Soixante-dix enfants environ en bénéficient et les enseignants notent de vrais progrès depuis la création du poste. « On s’est aperçus que beaucoup d’enfants qu’on croyait relever de l’ASH1 avaient en fait de simples problèmes de compréhension de la langue », observe également Patricia Roux.

Formation transculturelle

Autre poste qui permet de soutenir le public de l’école : l’ASH, dont Marc Jehanno est en charge depuis deux ans. Il suit vingt-trois élèves de la grande section au CM2, soit en petits groupes dans une salle dédiée soit en co-intervention. « En cycle 2, on travaille pas mal la numération car ce sont souvent des élèves qui ne voient pas leurs parents utiliser les nombres. Je leur explique pourquoi ce sera utile plus tard. » Marc Jehanno est confronté à des difficultés liées à la spécificité de son public : « Certains enfants ont du mal à s’inscrire dans le groupe car pour eux, leur maison c’est la Turquie. Cette instabilité, renforcée par la coupure de trois mois de vacances au pays, ne leur permet pas de s’investir à fond ici. » Il aborde aussi la question du handicap avec prudence. « Il faut savoir comment le sujet est traité dans les cultures pour trouver les mots. Je me souviens d’un élève de CM2 pour lequel on avait demandé aux parents de faire un bilan neuro- psychique : le mot psychologue était tabou pour eux », déclare-t-il.

En 2017, toute l’équipe a suivi une journée de formation transculturelle avec Isam Idris, pédopsychiatre spécialiste des questions d’identité. Elle y a trouvé des clés pour mieux comprendre son public et décrypter les postures des parents. « Il nous a expliqué par exemple que les mamans turques qui n’apprennent pas le français et continuent à parler turc à leurs enfants ont souvent peur de perdre leur identité, se souvient Patricia Roux. On a besoin de comprendre ça pour travailler avec les élèves et les familles et, en même temps, c’est difficile d’analyser tous ces comportements avec une lecture culturelle. On peut avoir l’impression de s’éloigner de l’une des premières missions de l’École : l’intégration. » Consciente toutefois qu’intégration ne signifie pas rejet des origines et que « la langue maternelle reste la langue du cœur », la directrice héberge dans son école chaque vendredi soir, après la classe, un cours de turc organisé par l’inspection académique et financé par le Consulat de Turquie pour les enfants dont c’est la langue maternelle. Il est suivi par une vingtaine d’élèves. Le cœur du métier reste toutefois les apprentissages. Enseignante en grande section depuis trente ans dans l’établissement, Élisabeth Colineaux insiste sur l’importance de « garder le cap du pédagogique ». « Mon objectif, c’est que ces enfants apprennent à lire », souligne-t-elle. Avec ses autres collègues, elle s’est initiée à la pédagogie Montessori pendant une semaine. « Avec leurs difficultés vis-à-vis de la langue, la manipulation d’objets est plutôt adaptée », remarque-t-elle.

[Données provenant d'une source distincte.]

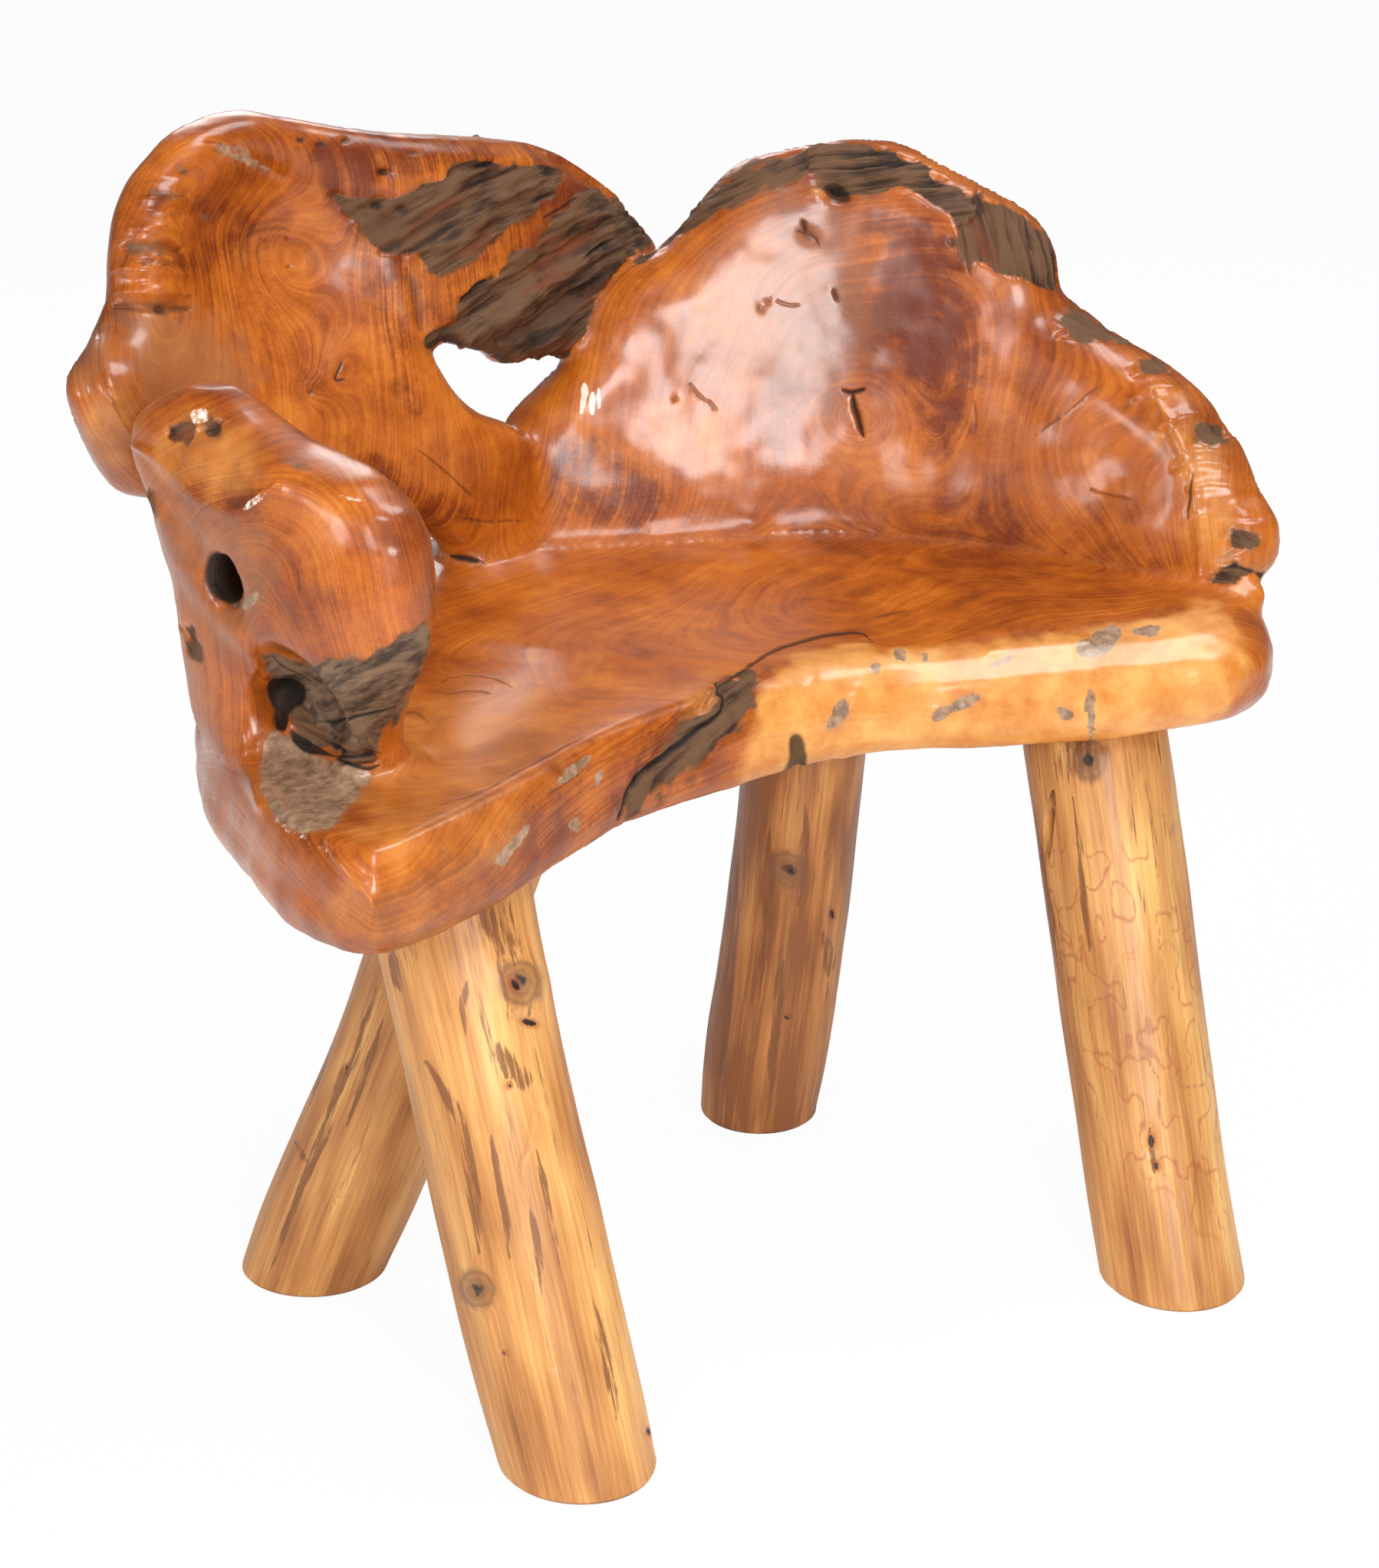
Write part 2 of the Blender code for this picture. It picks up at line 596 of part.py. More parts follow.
def arm_root():
    angle = np.arange(ARM_SIDES) * 2 * math.pi / ARM_SIDES
    along_share = np.sign(np.cos(angle)) * np.abs(np.cos(angle))**ARM_ROUNDING_POWER
    across_share = np.sign(np.sin(angle)) * np.abs(np.sin(angle))**ARM_ROUNDING_POWER
    rings = []
    for height, rear, front, thickness, inward in ARM_SLICE_SHARES:
        middle = (rear + front) / 2
        half = (front - rear) / 2
        rings.append(np.array([
            arm_place(middle + half * a, height, inward + thickness / 2 * b)
            for a, b in zip(along_share, across_share)]))
    item = make_object("arm_root", loft("arm_root", rings), TEAK)
    cut(item, knot_hole_cutter())
    cut(item, cave_cutter())
    return item


def knot_hole_cutter():
    start = arm_place(KNOT_HOLE_SHARES[0], KNOT_HOLE_SHARES[1], -1)
    end = arm_place(KNOT_HOLE_SHARES[0], KNOT_HOLE_SHARES[1], 1)
    radius = KNOT_HOLE_DIAMETER / 2
    length = float(np.linalg.norm(end - start))
    mesh = round_bar("knot_hole_cutter", start, end - start, ((0, radius), (length, radius)))
    return make_object("knot_hole_cutter", mesh, None)


def cave_cutter():
    """A stretched ball that hollows the arm's foot under the overhanging head."""
    shape = bmesh.new()
    bmesh.ops.create_uvsphere(shape, u_segments=20, v_segments=12, radius=1)
    sized = Matrix.Diagonal((CAVE_LENGTH / 2, CAVE_WIDTH / 2, CAVE_RISE / 2, 1))
    place = Matrix.Translation(Vector(arm_place(*CAVE_SHARES)))
    turn = Matrix.Rotation(ARM_HEADING, 4, "Z")
    bmesh.ops.transform(shape, matrix=place @ turn @ sized, verts=shape.verts)
    mesh = bpy.data.meshes.new("cave_cutter")
    shape.to_mesh(mesh)
    shape.free()
    return make_object("cave_cutter", mesh, None)


def leg_axis(name, height):
    """The middle of a leg at a height, on the line from its foot to its top."""
    foot, top = (plan(shares) for shares in LEG_TABLE_SHARES[name])
    return foot + (top - foot) * height / SEAT_UNDERSIDE


def leg_ring(name, height, radius):
    """A level slice through a leaning log: a circle stretched along the lean."""
    foot, top = (plan(shares) for shares in LEG_TABLE_SHARES[name])
    lean = (top - foot) / SEAT_UNDERSIDE
    slope = np.linalg.norm(lean)
    heading = lean / slope
    angle = np.arange(LEG_SIDES) * 2 * math.pi / LEG_SIDES
    circle = radius * np.column_stack([np.cos(angle), np.sin(angle)])
    circle += np.outer(circle @ heading, heading) * (math.sqrt(1 + slope**2) - 1)
    centre = leg_axis(name, height)
    return np.column_stack([circle + centre, np.full(LEG_SIDES, height)])


def leg(name):
    radius = LEG_DIAMETERS[name] / 2
    swell = LEG_SWELL_SHARES[name]
    shoulder = SEAT_UNDERSIDE - JOINT_GAP
    heights = np.linspace(0, shoulder, len(swell))
    rings = [leg_ring(name, height, radius * share) for height, share in zip(heights, swell)]
    tenon_top = SEAT_UNDERSIDE + TENON_LENGTH
    rings.append(leg_ring(name, shoulder, TENON_DIAMETER / 2))
    rings.append(leg_ring(name, tenon_top, TENON_DIAMETER / 2))
    return make_object(name, loft(name, rings), LOG)


def socket_cutter(name):
    radius = TENON_DIAMETER / 2 + SOCKET_CLEARANCE
    low = SEAT_UNDERSIDE - CUT_OVERRUN
    high = SEAT_UNDERSIDE + TENON_LENGTH + JOINT_GAP
    mesh = loft(name, [leg_ring(name[:-7], low, radius), leg_ring(name[:-7], high, radius)])
    return make_object(name, mesh, None)


def leg_screw_line(name):
    """Where a leg's screw head lies, and the way that the screw points."""
    side = LEG_SCREW_SIDES[name]
    outward = np.array([math.cos(side), math.sin(side)])
    height = SEAT_UNDERSIDE - LEG_SCREW_HEAD_OFFSET
    radius = LEG_DIAMETERS[name] / 2 - LEG_SCREW_HEAD_DIAMETER / 2
    xy = leg_axis(name, height) + outward * radius
    inward = -outward * math.sin(LEG_SCREW_TILT)
    return (xy[0], xy[1], height), (inward[0], inward[1], math.cos(LEG_SCREW_TILT))


def leg_screw(name):
    head, way = leg_screw_line(name)
    thin = LEG_SCREW_DIAMETER / 2
    wide = LEG_SCREW_HEAD_DIAMETER / 2
    steps = ((0, wide), (LEG_SCREW_HEAD_DEPTH, thin),
             (LEG_SCREW_LENGTH - LEG_SCREW_DIAMETER, thin), (LEG_SCREW_LENGTH, thin / 3))
    piece = name + "_screw"
    return make_object(piece, round_bar(piece, head, way, steps), STEEL)


def leg_screw_cutter(name):
    head, way = leg_screw_line(name)
    thin = LEG_SCREW_DIAMETER / 2 + JOINT_GAP
    wide = LEG_SCREW_HEAD_DIAMETER / 2 + JOINT_GAP
    steps = ((-LEG_SCREW_POCKET_LENGTH, wide), (0, wide), (LEG_SCREW_HEAD_DEPTH, thin),
             (LEG_SCREW_LENGTH + JOINT_GAP, thin))
    piece = name + "_screw_cutter"
    return make_object(piece, round_bar(piece, head, way, steps), None)


def dowel(name, middle):
    half = DOWEL_LENGTH / 2
    radius = DOWEL_DIAMETER / 2
    steps = ((-half, radius - DOWEL_CHAMFER), (-half + DOWEL_CHAMFER, radius),
             (half - DOWEL_CHAMFER, radius), (half, radius - DOWEL_CHAMFER))
    start = (middle[0], middle[1], SEAT_HEIGHT)
    return make_object(name, round_bar(name, start, (0, 0, 1), steps), PEG)


def dowel_cutter(name, middle):
    half = DOWEL_SOCKET_DEPTH
    radius = DOWEL_DIAMETER / 2 + JOINT_GAP
    start = (middle[0], middle[1], SEAT_HEIGHT)
    mesh = round_bar(name, start, (0, 0, 1), ((-half, radius), (half, radius)))
    return make_object(name, mesh, None)


def lag_levels():
    """Heights of the recess floor, the washer's face and the screw's tip."""
    recess = SEAT_UNDERSIDE + RECESS_DEPTH
    face = recess - JOINT_GAP - WASHER_THICKNESS - JOINT_GAP
    tip = SEAT_HEIGHT + LAG_BITE_LENGTH
    return recess, face, tip


def lag_screw(name, middle):
    _, face, tip = lag_levels()
    radius = LAG_DIAMETER / 2
    up = (0, 0, 1)
    shank = round_bar(name, (middle[0], middle[1], 0), up,
                      ((face, radius), (tip - LAG_POINT_LENGTH, radius), (tip, radius / 4)))
    head_radius = LAG_HEAD_ACROSS / math.sqrt(3)
    head = round_bar(name + "_head", (middle[0], middle[1], 0), up,
                     ((face - LAG_HEAD_HEIGHT, head_radius), (face, head_radius)), sides=HEAD_SIDES)
    item = make_object(name, head, STEEL)
    join = make_object(name + "_shank", shank, None)
    join.hide_render = True
    join.display_type = "WIRE"
    step = item.modifiers.new("shank", "BOOLEAN")
    step.operation = "UNION"
    step.solver = "EXACT"
    step.object = join
    return item


def washer(name, middle):
    _, face, _ = lag_levels()
    start = (middle[0], middle[1], 0)
    low = face + JOINT_GAP
    outer = WASHER_DIAMETER / 2
    bore = LAG_DIAMETER / 2 + BORE_CLEARANCE
    item = make_object(name, round_bar(name, start, (0, 0, 1),
                                       ((low, outer), (low + WASHER_THICKNESS, outer)),
                                       WASHER_SIDES), STEEL)
    hole = round_bar(name + "_cutter", start, (0, 0, 1),
                     ((low - CUT_OVERRUN, bore), (low + WASHER_THICKNESS + CUT_OVERRUN, bore)))
    cut(item, make_object(name + "_cutter", hole, None))
    return item


def lag_cutter(name, middle):
    recess, _, tip = lag_levels()
    wide = RECESS_DIAMETER / 2
    thin = LAG_DIAMETER / 2 + BORE_CLEARANCE
    steps = ((SEAT_UNDERSIDE - CUT_OVERRUN, wide), (recess, wide), (recess, thin),
             (tip + DOWEL_END_SPACE, thin))
    mesh = round_bar(name, (middle[0], middle[1], 0), (0, 0, 1), steps)
    return make_object(name, mesh, None)


def peg_all(seat, item, label, dowel_places, lag_places):
    """Dowels and lag screws between the slab and one root, with their holes."""
    for number, middle in enumerate(dowel_places, 1):
        name = f"{label}_dowel_{number}"
        dowel(name, middle)
        hole = dowel_cutter(name + "_cutter", middle)
        cut(seat, hole)
        cut(item, hole)
    for number, middle in enumerate(lag_places, 1):
        name = f"{label}_lag_screw_{number}"
        lag_screw(name, middle)
        washer(f"{label}_washer_{number}", middle)
        hole = lag_cutter(name + "_cutter", middle)
        cut(seat, hole)
        cut(item, hole)


def build_chair():
    clear_scene()
    seat = seat_slab()
    back_shape = back_wall()
    wing_shape = wing_wall()
    back = back_root(back_shape)
    wing = wing_root(wing_shape, back)
    arm = arm_root()
    half = DOWEL_LENGTH / 2
    peg_all(seat, back, "back",
            [back_shape.foot_middle(share, half) for share in BACK_DOWEL_SHARES],
            [back_shape.foot_middle(share, LAG_BITE_LENGTH) for share in BACK_LAG_SHARES])
    peg_all(seat, wing, "wing",
            [wing_shape.foot_middle(share, half) for share in WING_DOWEL_SHARES],
            [wing_shape.foot_middle(share, LAG_BITE_LENGTH) for share in WING_LAG_SHARES])
    peg_all(seat, arm, "arm",
            [arm_place(along, 0, inward) for along, inward in ARM_DOWEL_SHARES],
            [arm_place(along, 0, inward) for along, inward in ARM_LAG_SHARES])
    for name in LEG_TABLE_SHARES:
        log = leg(name)
        leg_screw(name)
        cut(seat, socket_cutter(name + "_socket"))
        hole = leg_screw_cutter(name)
        cut(seat, hole)
        cut(log, hole)


build_chair()
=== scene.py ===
import math

import bmesh
import bpy
import numpy as np
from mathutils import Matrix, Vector
from mathutils.geometry import tessellate_polygon
from numpy.linalg import norm, svd


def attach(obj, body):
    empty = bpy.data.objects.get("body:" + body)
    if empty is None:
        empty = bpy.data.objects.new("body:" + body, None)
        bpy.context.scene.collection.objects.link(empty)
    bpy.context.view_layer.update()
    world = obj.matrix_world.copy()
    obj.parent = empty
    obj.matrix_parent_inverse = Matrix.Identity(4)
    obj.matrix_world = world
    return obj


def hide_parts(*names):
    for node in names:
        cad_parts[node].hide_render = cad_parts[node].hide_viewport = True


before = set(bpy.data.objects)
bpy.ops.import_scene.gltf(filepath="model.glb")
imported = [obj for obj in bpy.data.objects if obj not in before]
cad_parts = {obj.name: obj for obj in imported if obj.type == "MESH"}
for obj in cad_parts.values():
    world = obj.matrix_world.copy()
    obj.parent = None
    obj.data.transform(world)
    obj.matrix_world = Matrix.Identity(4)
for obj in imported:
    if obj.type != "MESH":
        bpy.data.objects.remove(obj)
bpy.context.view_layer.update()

# %% [markdown]
# The camera stands where the photograph's camera stood: 34 degrees to the chair's left of straight
# ahead, 21 degrees down, 2.4 metres away. The same numbers turn a point of the chair into a pixel
# of the photograph, so a mark that shows at a pixel can be put on the wood behind that pixel.
# %% Camera, and the way from a point to a pixel
PHOTO_WIDTH = 1798
PHOTO_HEIGHT = 2044
CAMERA_PLACE = np.array([-1.40192, -2.05754, 1.28008])
CAMERA_TARGET = np.array([-0.149, -0.200, 0.420])
FOCAL_PIXELS = 4908.0
SENSOR_HEIGHT = 36.0
PIXELS_PER_METRE = 2045.0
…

1,56 € le repas pour les familles les plus modestes

Patricia Roux travaille également à rapprocher les parents de l’école. « Les familles ne sont pas intrusives ici, elles font une grande confiance aux enseignants. Parfois trop. Du coup, on a parfois l’impression qu’elles ne s’investissent pas. » Pour les encourager à prendre toute leur place, le chef d’établissement a mis en place la « papothèque », un espace de parole avec les familles. Tous les deux à trois mois, elles viennent dans l’école rencontrer la directrice et l’enseignante de FLE autour d’un thème : comment se passe la rentrée ? ; qui peut aider mon enfant à l’école, avec un focus sur le travail des orthophonistes ; c’est quoi l’enseignement catholique ?…
Pour les enfants qui ne pourraient pas travailler à la maison ou bénéficier de l’aide de leurs parents, des temps d’études sont proposés à l’école.